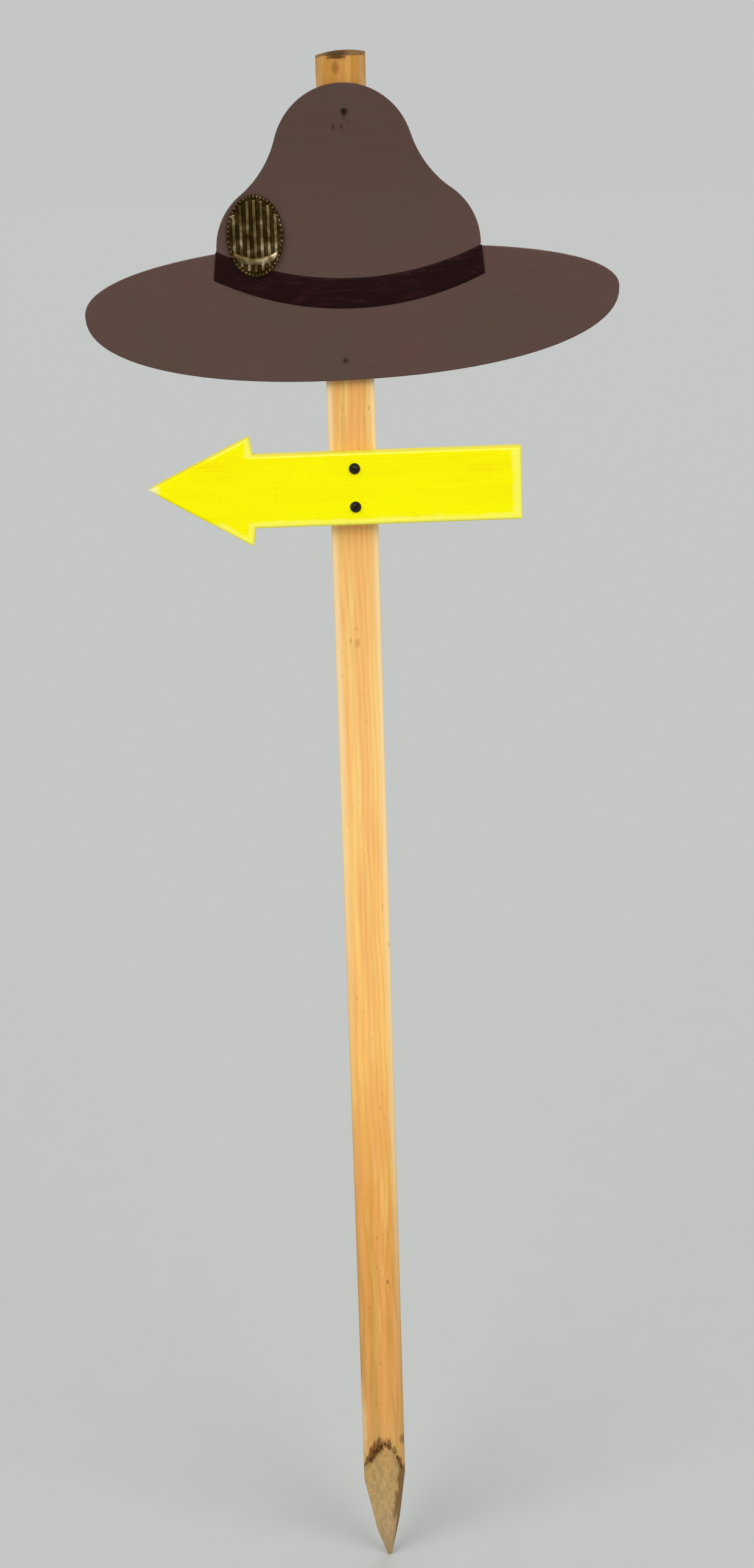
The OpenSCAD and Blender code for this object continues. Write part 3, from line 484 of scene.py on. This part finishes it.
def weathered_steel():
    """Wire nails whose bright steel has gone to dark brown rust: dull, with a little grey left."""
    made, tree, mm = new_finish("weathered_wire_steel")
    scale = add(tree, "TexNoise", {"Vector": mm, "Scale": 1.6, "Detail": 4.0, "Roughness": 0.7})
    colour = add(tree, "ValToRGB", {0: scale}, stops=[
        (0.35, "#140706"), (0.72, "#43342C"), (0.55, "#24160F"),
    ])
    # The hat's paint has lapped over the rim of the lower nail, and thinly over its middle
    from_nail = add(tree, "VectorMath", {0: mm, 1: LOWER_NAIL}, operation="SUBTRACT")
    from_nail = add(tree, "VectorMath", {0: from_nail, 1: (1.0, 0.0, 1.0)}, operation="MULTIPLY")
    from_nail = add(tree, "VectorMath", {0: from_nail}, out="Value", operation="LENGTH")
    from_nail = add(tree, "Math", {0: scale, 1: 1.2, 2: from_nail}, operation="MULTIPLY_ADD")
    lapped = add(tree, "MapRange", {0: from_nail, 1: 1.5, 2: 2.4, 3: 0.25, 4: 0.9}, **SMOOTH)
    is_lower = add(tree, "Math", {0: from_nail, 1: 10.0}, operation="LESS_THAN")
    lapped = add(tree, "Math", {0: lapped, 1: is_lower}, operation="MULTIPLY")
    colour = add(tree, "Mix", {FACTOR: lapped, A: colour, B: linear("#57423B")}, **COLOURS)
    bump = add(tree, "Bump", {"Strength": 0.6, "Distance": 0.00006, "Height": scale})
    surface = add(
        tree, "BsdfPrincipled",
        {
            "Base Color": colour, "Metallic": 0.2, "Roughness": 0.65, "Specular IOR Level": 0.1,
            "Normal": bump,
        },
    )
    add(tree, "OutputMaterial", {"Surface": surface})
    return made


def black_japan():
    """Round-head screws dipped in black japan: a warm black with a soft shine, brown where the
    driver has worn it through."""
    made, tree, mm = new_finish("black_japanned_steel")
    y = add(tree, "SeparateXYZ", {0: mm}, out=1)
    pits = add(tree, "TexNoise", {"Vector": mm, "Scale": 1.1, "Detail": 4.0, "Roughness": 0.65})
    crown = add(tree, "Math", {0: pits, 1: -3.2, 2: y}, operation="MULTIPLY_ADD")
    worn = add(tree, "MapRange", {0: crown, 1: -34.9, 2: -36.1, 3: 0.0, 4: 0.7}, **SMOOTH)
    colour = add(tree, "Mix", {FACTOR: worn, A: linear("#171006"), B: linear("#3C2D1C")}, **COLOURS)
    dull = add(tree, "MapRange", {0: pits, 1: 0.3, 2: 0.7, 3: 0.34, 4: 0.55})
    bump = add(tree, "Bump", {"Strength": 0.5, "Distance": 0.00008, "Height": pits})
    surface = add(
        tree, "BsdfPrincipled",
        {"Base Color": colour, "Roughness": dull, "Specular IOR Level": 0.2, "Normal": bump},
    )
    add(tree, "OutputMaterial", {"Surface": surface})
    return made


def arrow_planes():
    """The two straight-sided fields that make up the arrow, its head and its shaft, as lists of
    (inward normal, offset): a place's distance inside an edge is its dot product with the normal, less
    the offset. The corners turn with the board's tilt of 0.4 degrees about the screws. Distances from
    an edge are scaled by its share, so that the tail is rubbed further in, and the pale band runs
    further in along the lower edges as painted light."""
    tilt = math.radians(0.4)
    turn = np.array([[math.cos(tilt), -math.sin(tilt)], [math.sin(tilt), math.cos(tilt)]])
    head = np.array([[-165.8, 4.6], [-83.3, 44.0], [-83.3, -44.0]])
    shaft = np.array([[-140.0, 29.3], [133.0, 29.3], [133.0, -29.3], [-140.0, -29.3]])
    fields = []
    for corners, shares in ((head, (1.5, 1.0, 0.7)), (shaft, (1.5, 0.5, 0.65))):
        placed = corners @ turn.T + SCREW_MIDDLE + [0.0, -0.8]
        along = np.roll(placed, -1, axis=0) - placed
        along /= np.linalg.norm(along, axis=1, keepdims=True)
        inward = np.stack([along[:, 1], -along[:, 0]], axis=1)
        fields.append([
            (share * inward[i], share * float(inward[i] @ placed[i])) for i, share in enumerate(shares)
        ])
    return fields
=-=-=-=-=
Copy all of the data exactly.

**OUTPUT BELOW**
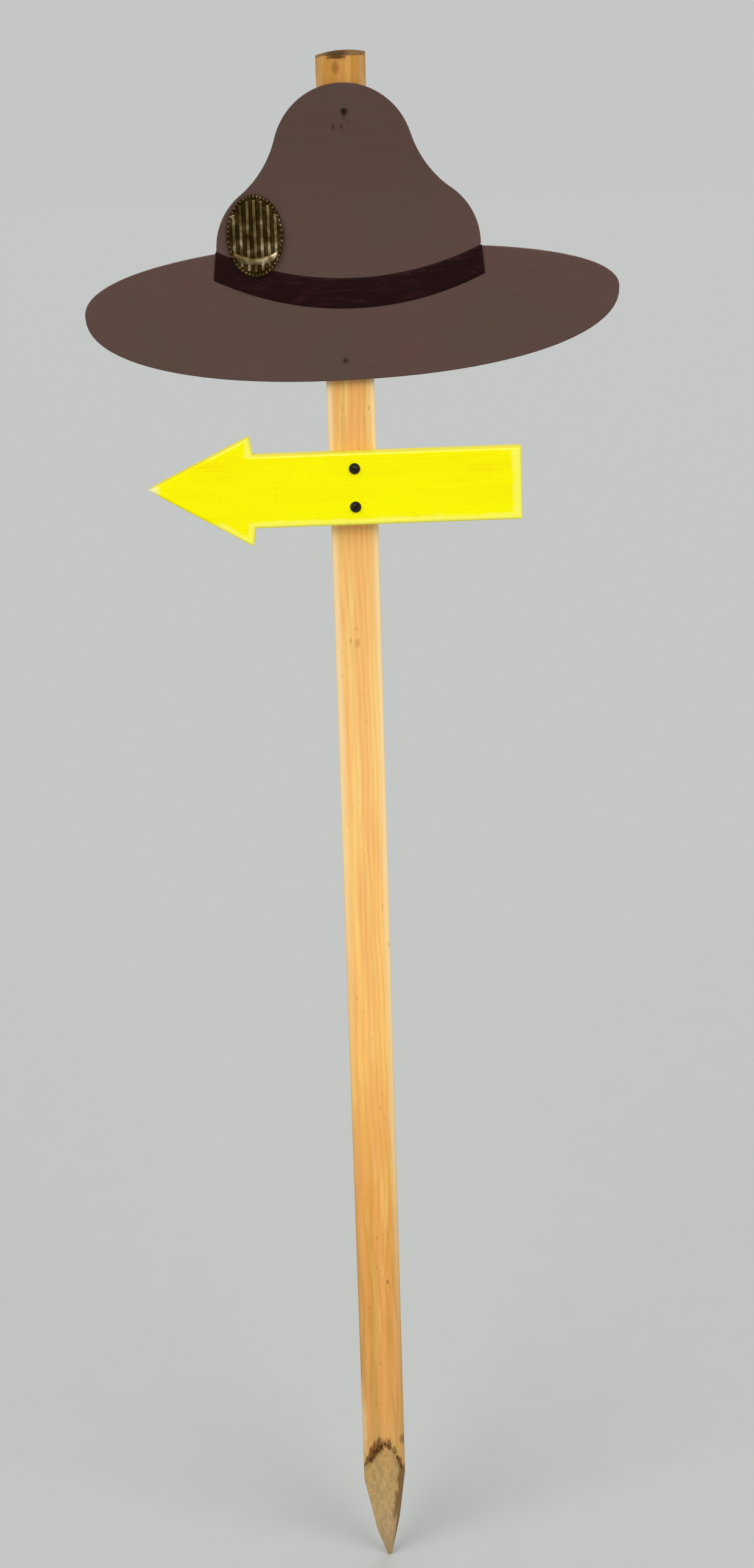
The OpenSCAD and Blender code for this object continues. Write part 3, from line 484 of scene.py on. This part finishes it.
def weathered_steel():
    """Wire nails whose bright steel has gone to dark brown rust: dull, with a little grey left."""
    made, tree, mm = new_finish("weathered_wire_steel")
    scale = add(tree, "TexNoise", {"Vector": mm, "Scale": 1.6, "Detail": 4.0, "Roughness": 0.7})
    colour = add(tree, "ValToRGB", {0: scale}, stops=[
        (0.35, "#140706"), (0.72, "#43342C"), (0.55, "#24160F"),
    ])
    # The hat's paint has lapped over the rim of the lower nail, and thinly over its middle
    from_nail = add(tree, "VectorMath", {0: mm, 1: LOWER_NAIL}, operation="SUBTRACT")
    from_nail = add(tree, "VectorMath", {0: from_nail, 1: (1.0, 0.0, 1.0)}, operation="MULTIPLY")
    from_nail = add(tree, "VectorMath", {0: from_nail}, out="Value", operation="LENGTH")
    from_nail = add(tree, "Math", {0: scale, 1: 1.2, 2: from_nail}, operation="MULTIPLY_ADD")
    lapped = add(tree, "MapRange", {0: from_nail, 1: 1.5, 2: 2.4, 3: 0.25, 4: 0.9}, **SMOOTH)
    is_lower = add(tree, "Math", {0: from_nail, 1: 10.0}, operation="LESS_THAN")
    lapped = add(tree, "Math", {0: lapped, 1: is_lower}, operation="MULTIPLY")
    colour = add(tree, "Mix", {FACTOR: lapped, A: colour, B: linear("#57423B")}, **COLOURS)
    bump = add(tree, "Bump", {"Strength": 0.6, "Distance": 0.00006, "Height": scale})
    surface = add(
        tree, "BsdfPrincipled",
        {
            "Base Color": colour, "Metallic": 0.2, "Roughness": 0.65, "Specular IOR Level": 0.1,
            "Normal": bump,
        },
    )
    add(tree, "OutputMaterial", {"Surface": surface})
    return made


def black_japan():
    """Round-head screws dipped in black japan: a warm black with a soft shine, brown where the
    driver has worn it through."""
    made, tree, mm = new_finish("black_japanned_steel")
    y = add(tree, "SeparateXYZ", {0: mm}, out=1)
    pits = add(tree, "TexNoise", {"Vector": mm, "Scale": 1.1, "Detail": 4.0, "Roughness": 0.65})
    crown = add(tree, "Math", {0: pits, 1: -3.2, 2: y}, operation="MULTIPLY_ADD")
    worn = add(tree, "MapRange", {0: crown, 1: -34.9, 2: -36.1, 3: 0.0, 4: 0.7}, **SMOOTH)
    colour = add(tree, "Mix", {FACTOR: worn, A: linear("#171006"), B: linear("#3C2D1C")}, **COLOURS)
    dull = add(tree, "MapRange", {0: pits, 1: 0.3, 2: 0.7, 3: 0.34, 4: 0.55})
    bump = add(tree, "Bump", {"Strength": 0.5, "Distance": 0.00008, "Height": pits})
    surface = add(
        tree, "BsdfPrincipled",
        {"Base Color": colour, "Roughness": dull, "Specular IOR Level": 0.2, "Normal": bump},
    )
    add(tree, "OutputMaterial", {"Surface": surface})
    return made


def arrow_planes():
    """The two straight-sided fields that make up the arrow, its head and its shaft, as lists of
    (inward normal, offset): a place's distance inside an edge is its dot product with the normal, less
    the offset. The corners turn with the board's tilt of 0.4 degrees about the screws. Distances from
    an edge are scaled by its share, so that the tail is rubbed further in, and the pale band runs
    further in along the lower edges as painted light."""
    tilt = math.radians(0.4)
    turn = np.array([[math.cos(tilt), -math.sin(tilt)], [math.sin(tilt), math.cos(tilt)]])
    head = np.array([[-165.8, 4.6], [-83.3, 44.0], [-83.3, -44.0]])
    shaft = np.array([[-140.0, 29.3], [133.0, 29.3], [133.0, -29.3], [-140.0, -29.3]])
    fields = []
    for corners, shares in ((head, (1.5, 1.0, 0.7)), (shaft, (1.5, 0.5, 0.65))):
        placed = corners @ turn.T + SCREW_MIDDLE + [0.0, -0.8]
        along = np.roll(placed, -1, axis=0) - placed
        along /= np.linalg.norm(along, axis=1, keepdims=True)
        inward = np.stack([along[:, 1], -along[:, 0]], axis=1)
        fields.append([
            (share * inward[i], share * float(inward[i] @ placed[i])) for i, share in enumerate(shares)
        ])
    return fields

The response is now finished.